The scope distinction is significant. Vulnerability assessments can be executed with automated tooling at scale across thousands of assets. Penetration tests require defined rules of engagement, explicit written authorization, and practitioners with demonstrated competency — credentials such as OSCP (Offensive Security Certified Professional) or CEH (Certified Ethical Hacker) are common professional markers in this sector. The penetration testing providers on this site reflect firms credentialed to conduct authorized adversarial engagements, not automated scanning services.
How it works
Vulnerability Assessment — Process Phases:
- Asset scoping — Define the IP ranges, application URLs, or system categories to be evaluated. Scope is documented and agreed upon before scanning begins.
- Automated discovery — Tools such as Nessus, Qualys, or OpenVAS enumerate hosts, open ports, software versions, and configuration states.
- Signature matching — Discovered software versions and configurations are compared against vulnerability databases, primarily the National Vulnerability Database (NVD) maintained by NIST.
- Severity classification — Findings are assigned CVSS scores; the 0–10 scale categorizes issues as Low (0.1–3.9), Medium (4.0–6.9), High (7.0–8.9), or Critical (9.0–10.0) (CVSS v3.1 Specification Document, FIRST).
- Reporting — Output is a structured findings list with remediation guidance, asset context, and risk ranking.
Penetration Test — Process Phases:
- Rules of engagement — Written authorization is established, defining authorized targets, permitted techniques, test windows, and emergency contact protocols.
- Reconnaissance — Practitioners gather intelligence on the target environment through passive (OSINT) and active (port scanning, service enumeration) methods.
- Vulnerability identification — Weaknesses are identified through both automated tooling and manual analysis, including logic flaws that scanners cannot detect.
- Exploitation — Practitioners attempt to exploit vulnerabilities to confirm reachability and impact, including privilege escalation and lateral movement where authorized.
- Post-exploitation and pivoting — In full-scope engagements, testers assess what can be accessed from a compromised position — data, credentials, adjacent systems.
- Reporting — Output includes confirmed exploits, attack chains, business impact descriptions, and prioritized remediation guidance with evidence artifacts.
The penetration-testing-provider network-purpose-and-scope page describes how service providers in this sector structure these engagements within a provider network context.
Common scenarios
Vulnerability assessment is the standard approach when:
- Compliance frameworks require documented evidence of regular scanning — PCI DSS Requirement 11.3.1 mandates internal vulnerability scans at least once every 3 months (PCI DSS v4.0, PCI Security Standards Council).
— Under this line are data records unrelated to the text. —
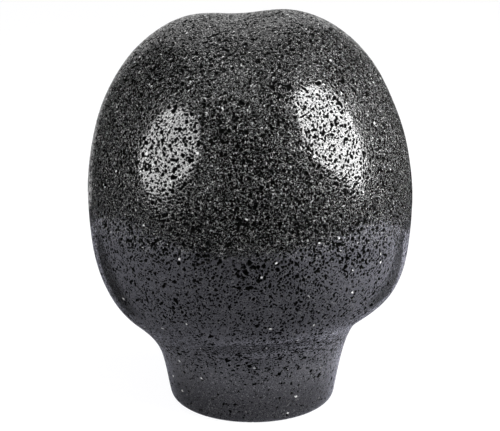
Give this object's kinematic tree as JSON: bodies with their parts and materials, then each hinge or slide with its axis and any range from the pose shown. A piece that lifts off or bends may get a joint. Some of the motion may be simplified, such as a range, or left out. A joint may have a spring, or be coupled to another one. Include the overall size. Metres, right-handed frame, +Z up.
{
  "type": "molcajete hand stone",
  "caption": "Solid basalt hand stone: a tall rounded grinding head on a short tapered foot, flat underneath so that it stands upright.",
  "frame": {"origin": "middle of the flat foot, on the plane that the stone stands on", "axes": "+Z up from the foot to the crown of the grinding head, and -Y towards the viewer of the front"},
  "size_m": [0.0802, 0.0802, 0.0988],
  "materials": {
    "basalt": "polished vesicular basalt, near black, with fine open pores and a few pale mineral grains"
  },
  "bodies": {
    "root": {"hand_stone": "basalt"}
  },
  "joints": []
}
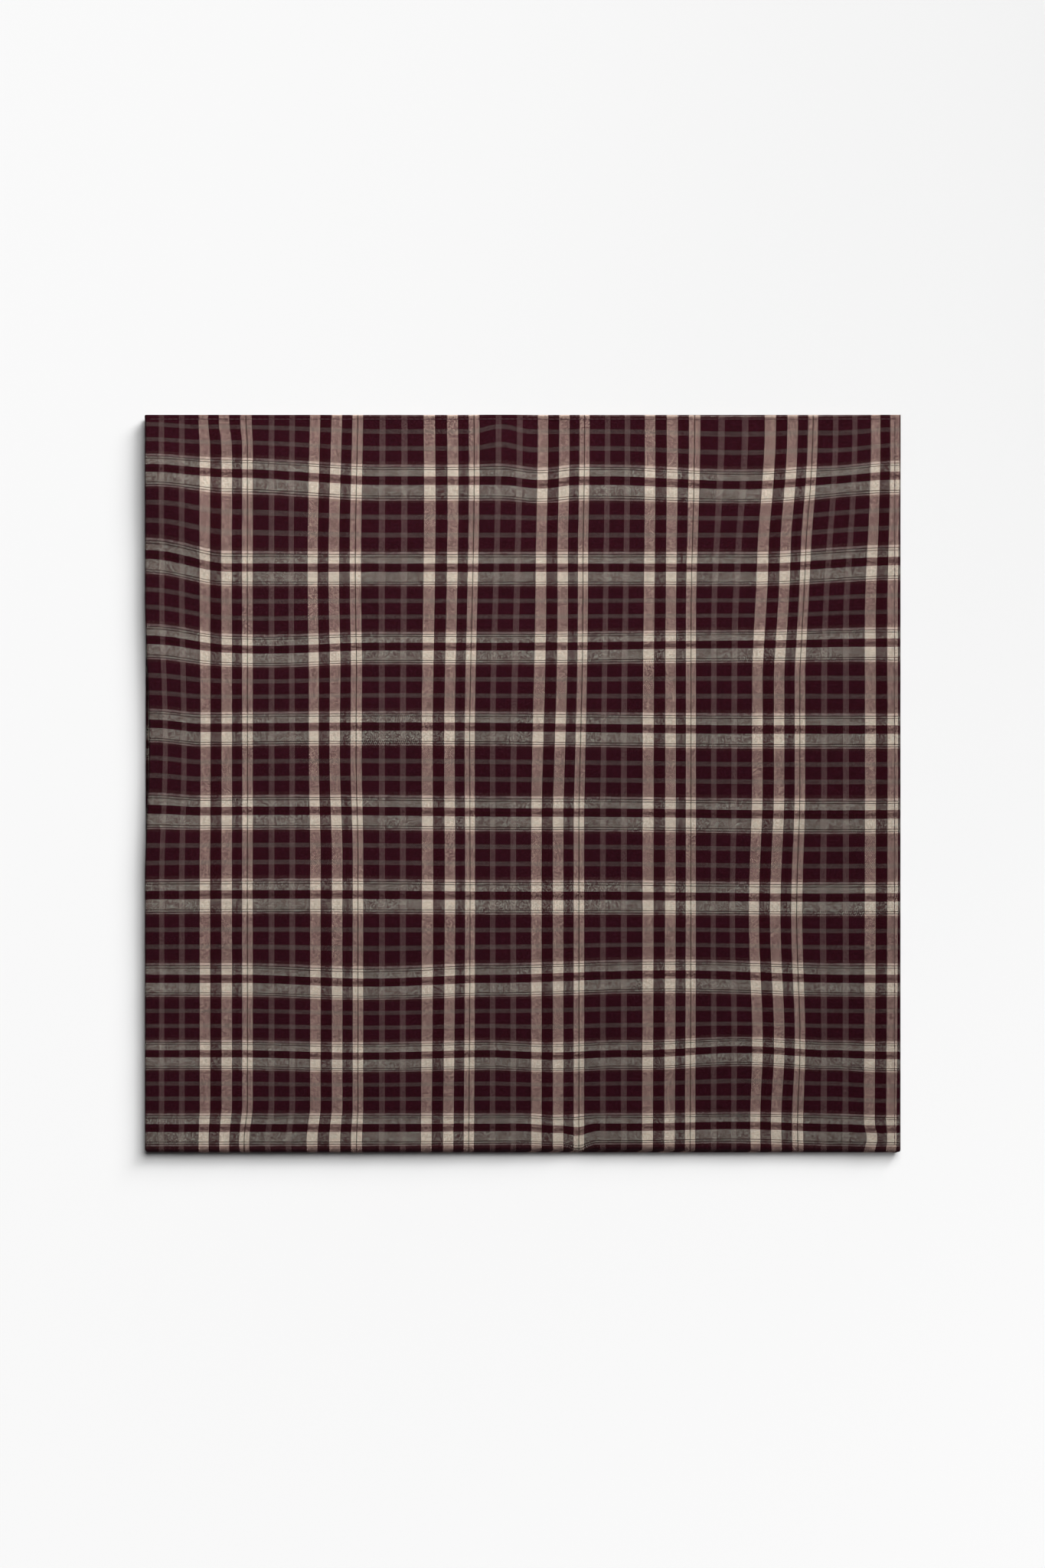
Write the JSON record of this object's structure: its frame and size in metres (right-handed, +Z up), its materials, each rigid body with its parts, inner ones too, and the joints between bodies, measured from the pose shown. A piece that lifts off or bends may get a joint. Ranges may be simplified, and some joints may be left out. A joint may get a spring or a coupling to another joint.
{
  "type": "folded bandana",
  "caption": "Square of brushed plaid cloth with narrow hems, folded into a flat layered pile; opened out, it is worn round the neck or head.",
  "frame": {"origin": "on the surface under the cloth, below the middle of the pile", "axes": "+X across the pile, away from the first fold and towards the right-hand hems; +Y up the pile, away from the second fold and towards the far hems; +Z up, through the layers"},
  "size_m": [0.35, 0.3416, 0.0076],
  "materials": {
    "cloth": "brushed cotton twill, woven in a dark red, cream and grey check, with a soft matt nap"
  },
  "bodies": {
    "root": {"bandana": "cloth"}
  },
  "joints": []
}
Penetration testing is the standard approach when:
- Compliance requirements explicitly mandate it — HIPAA guidance from HHS references penetration testing as a method for evaluating technical safeguard effectiveness (HHS HIPAA Security Series), and FedRAMP requires annual penetration testing for cloud service providers.
The how-to-use-this-penetration-testing-resource page describes how professionals and procurement teams can navigate service providers in the context of these distinct engagement types.
Decision boundaries
The selection between vulnerability assessment and penetration testing is not a quality hierarchy — both serve distinct, necessary functions in a mature security program. The decision turns on four structural variables:
Scope of required evidence — If compliance requires confirmed exploitability or a demonstrated attack narrative, a vulnerability assessment alone is insufficient. PCI DSS Requirement 11.4 mandates penetration testing as a separate requirement from vulnerability scanning, treating them as non-interchangeable controls.
Asset volume vs. depth of analysis — Vulnerability assessments scale to thousands of assets in a single engagement; penetration tests are depth-oriented and typically scoped to a defined application, network segment, or system boundary. Attempting to apply penetration test economics to enterprise-wide asset coverage is operationally impractical.
Automation ceiling — Automated scanners cannot detect business logic flaws, chained multi-step attack paths, or social engineering vectors. Any threat model that includes these attack classes requires human-driven testing.
Authorization and legal exposure — Penetration tests require documented authorization before any active exploitation begins. Unauthorized penetration testing against systems without explicit written consent carries liability under the Computer Fraud and Abuse Act (18 U.S.C. § 1030). Vulnerability scanning conducted against owned or contractually authorized assets operates under different legal parameters, though written authorization remains a professional best practice.
Organizations building a security testing program typically deploy vulnerability assessments on a continuous or quarterly cycle and penetration tests on an annual basis or at defined change triggers — such as a major application release, infrastructure migration, or following a security incident.